## What to do:
Reproduce the listing below without any change.

## Data lines:
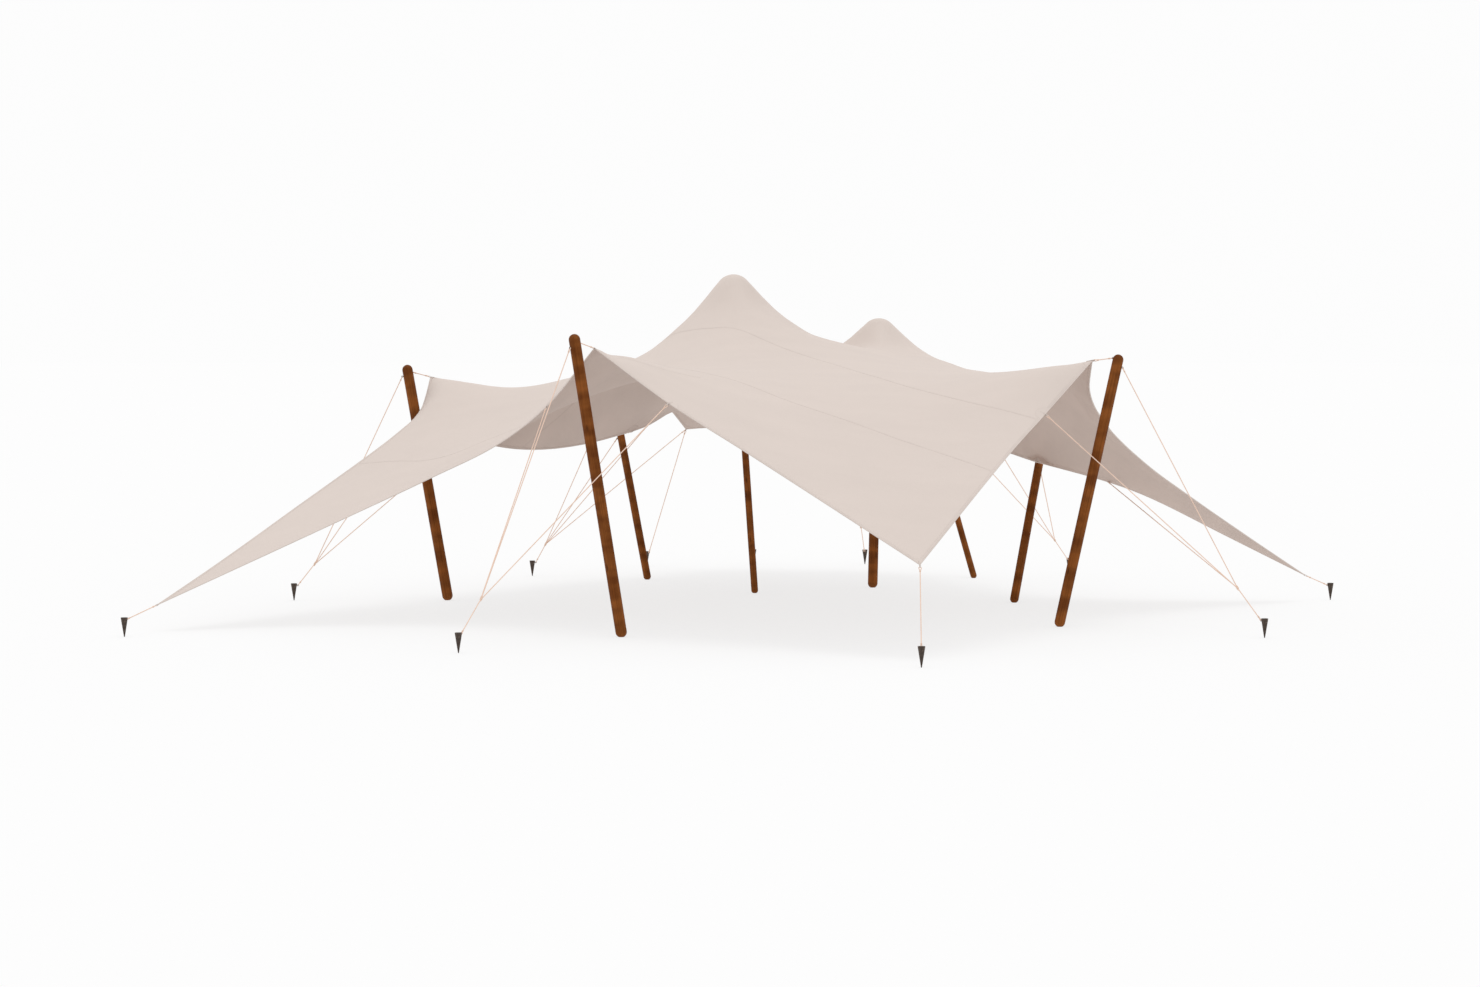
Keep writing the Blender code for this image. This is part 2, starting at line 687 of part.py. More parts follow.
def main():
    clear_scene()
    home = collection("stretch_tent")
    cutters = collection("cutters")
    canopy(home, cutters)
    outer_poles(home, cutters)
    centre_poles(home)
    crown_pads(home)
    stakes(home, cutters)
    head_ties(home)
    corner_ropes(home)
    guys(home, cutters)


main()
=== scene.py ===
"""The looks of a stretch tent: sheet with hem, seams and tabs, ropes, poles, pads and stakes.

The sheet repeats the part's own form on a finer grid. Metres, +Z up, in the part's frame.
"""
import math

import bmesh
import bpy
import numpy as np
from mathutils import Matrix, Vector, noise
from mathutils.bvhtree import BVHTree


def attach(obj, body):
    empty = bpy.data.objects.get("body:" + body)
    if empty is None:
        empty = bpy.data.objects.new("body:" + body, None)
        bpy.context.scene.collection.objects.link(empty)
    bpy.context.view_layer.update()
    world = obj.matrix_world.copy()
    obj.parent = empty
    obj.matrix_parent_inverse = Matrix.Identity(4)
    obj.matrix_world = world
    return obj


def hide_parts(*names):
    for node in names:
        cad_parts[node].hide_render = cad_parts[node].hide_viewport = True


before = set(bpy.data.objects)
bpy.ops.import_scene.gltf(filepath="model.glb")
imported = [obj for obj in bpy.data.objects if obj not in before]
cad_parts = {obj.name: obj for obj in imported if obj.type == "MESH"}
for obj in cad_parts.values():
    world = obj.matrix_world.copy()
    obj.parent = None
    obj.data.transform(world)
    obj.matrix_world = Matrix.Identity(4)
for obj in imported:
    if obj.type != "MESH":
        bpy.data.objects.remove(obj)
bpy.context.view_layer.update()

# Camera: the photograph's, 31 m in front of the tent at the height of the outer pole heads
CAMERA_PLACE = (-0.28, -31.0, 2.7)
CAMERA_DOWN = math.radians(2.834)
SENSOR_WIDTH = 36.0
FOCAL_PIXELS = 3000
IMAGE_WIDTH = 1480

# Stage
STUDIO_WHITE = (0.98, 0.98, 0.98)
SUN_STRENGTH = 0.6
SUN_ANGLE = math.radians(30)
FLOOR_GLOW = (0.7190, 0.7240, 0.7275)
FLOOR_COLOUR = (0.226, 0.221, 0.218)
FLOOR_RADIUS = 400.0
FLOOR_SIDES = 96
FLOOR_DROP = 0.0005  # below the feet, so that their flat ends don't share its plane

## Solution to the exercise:
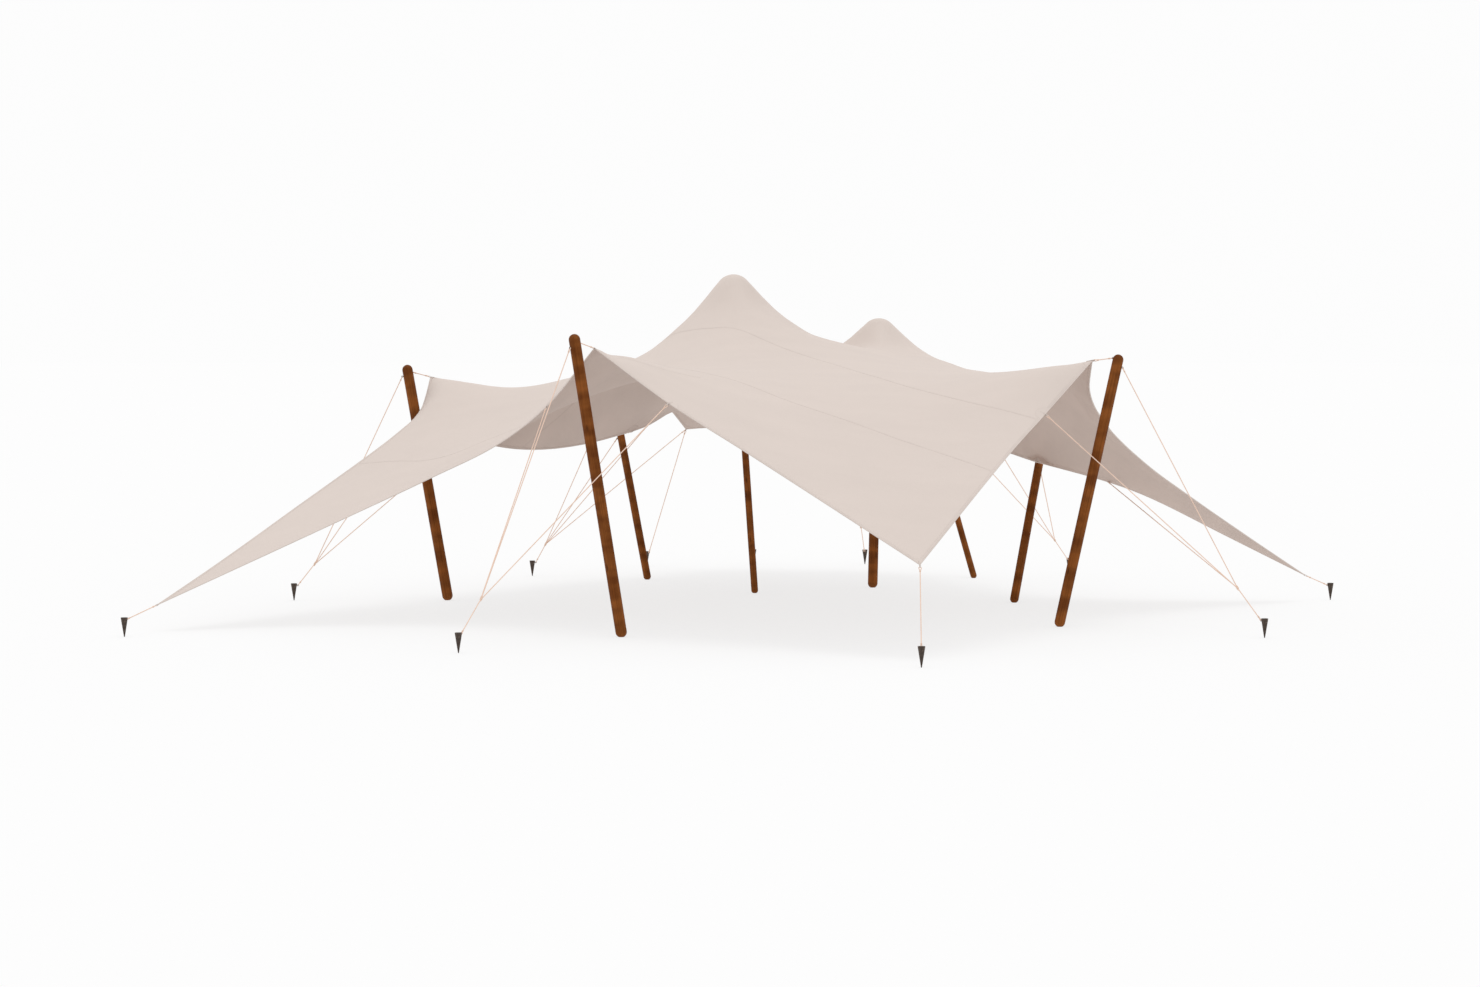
Keep writing the Blender code for this image. This is part 2, starting at line 687 of part.py. More parts follow.
def main():
    clear_scene()
    home = collection("stretch_tent")
    cutters = collection("cutters")
    canopy(home, cutters)
    outer_poles(home, cutters)
    centre_poles(home)
    crown_pads(home)
    stakes(home, cutters)
    head_ties(home)
    corner_ropes(home)
    guys(home, cutters)


main()
=== scene.py ===
"""The looks of a stretch tent: sheet with hem, seams and tabs, ropes, poles, pads and stakes.

The sheet repeats the part's own form on a finer grid. Metres, +Z up, in the part's frame.
"""
import math

import bmesh
import bpy
import numpy as np
from mathutils import Matrix, Vector, noise
from mathutils.bvhtree import BVHTree


def attach(obj, body):
    empty = bpy.data.objects.get("body:" + body)
    if empty is None:
        empty = bpy.data.objects.new("body:" + body, None)
        bpy.context.scene.collection.objects.link(empty)
    bpy.context.view_layer.update()
    world = obj.matrix_world.copy()
    obj.parent = empty
    obj.matrix_parent_inverse = Matrix.Identity(4)
    obj.matrix_world = world
    return obj


def hide_parts(*names):
    for node in names:
        cad_parts[node].hide_render = cad_parts[node].hide_viewport = True


before = set(bpy.data.objects)
bpy.ops.import_scene.gltf(filepath="model.glb")
imported = [obj for obj in bpy.data.objects if obj not in before]
cad_parts = {obj.name: obj for obj in imported if obj.type == "MESH"}
for obj in cad_parts.values():
    world = obj.matrix_world.copy()
    obj.parent = None
    obj.data.transform(world)
    obj.matrix_world = Matrix.Identity(4)
for obj in imported:
    if obj.type != "MESH":
        bpy.data.objects.remove(obj)
bpy.context.view_layer.update()

# Camera: the photograph's, 31 m in front of the tent at the height of the outer pole heads
CAMERA_PLACE = (-0.28, -31.0, 2.7)
CAMERA_DOWN = math.radians(2.834)
SENSOR_WIDTH = 36.0
FOCAL_PIXELS = 3000
IMAGE_WIDTH = 1480

# Stage
STUDIO_WHITE = (0.98, 0.98, 0.98)
SUN_STRENGTH = 0.6
SUN_ANGLE = math.radians(30)
FLOOR_GLOW = (0.7190, 0.7240, 0.7275)
FLOOR_COLOUR = (0.226, 0.221, 0.218)
FLOOR_RADIUS = 400.0
FLOOR_SIDES = 96
FLOOR_DROP = 0.0005  # below the feet, so that their flat ends don't share its plane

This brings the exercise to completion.